Last, the failure mode of purlins was analysed, which is shown from the model and experiment in Figure 13. In both cases, it was a loss of web stability.

5. Conclusions

The possibility of using the modelling of the studied details of roof purlins using the finite element method was confirmed. The results obtained by numerical simulations were in good agreement with the experimental measurements for experimentally verified materials.

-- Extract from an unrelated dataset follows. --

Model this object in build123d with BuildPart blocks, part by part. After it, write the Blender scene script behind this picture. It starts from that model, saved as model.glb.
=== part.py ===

Sophisticated numerical models could be used for possible interpolation of intermediate values based on finding their suitability and corresponding to experimental measurements. In this way, it is possible to create numerical models of other connection variants and use their results for structural design. For use in design, experiments with the material with standardized properties would be necessary, especially with a yield strength close to the design value.

In general, it can be said that in the application of more accurate material models and especially types of joints that can simulate effects of shear-out and pull-through of the bolts, the numerical simulation reduces the resulting (higher) theoretical stiffness/bearing capacity of the joint, and thus approaches the actual behaviour of tested joints.

The numerical models exhibit higher stiffness compared to the experiments, mostly at higher loads. This is attributed to the possible influence of imperfections and other design tolerances, for example, in the misalignment of the bolt holes and the resulting differential settlement of the individual parts of the tested assembly during loading.

Further research will be directed at extending the experimental program to include variations in steel sheet thicknesses, purlin heights, spans between supports, and width dimensions of loading parts. Numerical models will then be prepared and verified for all variations. All types of tests should be further compared with the analytical approach from the standard.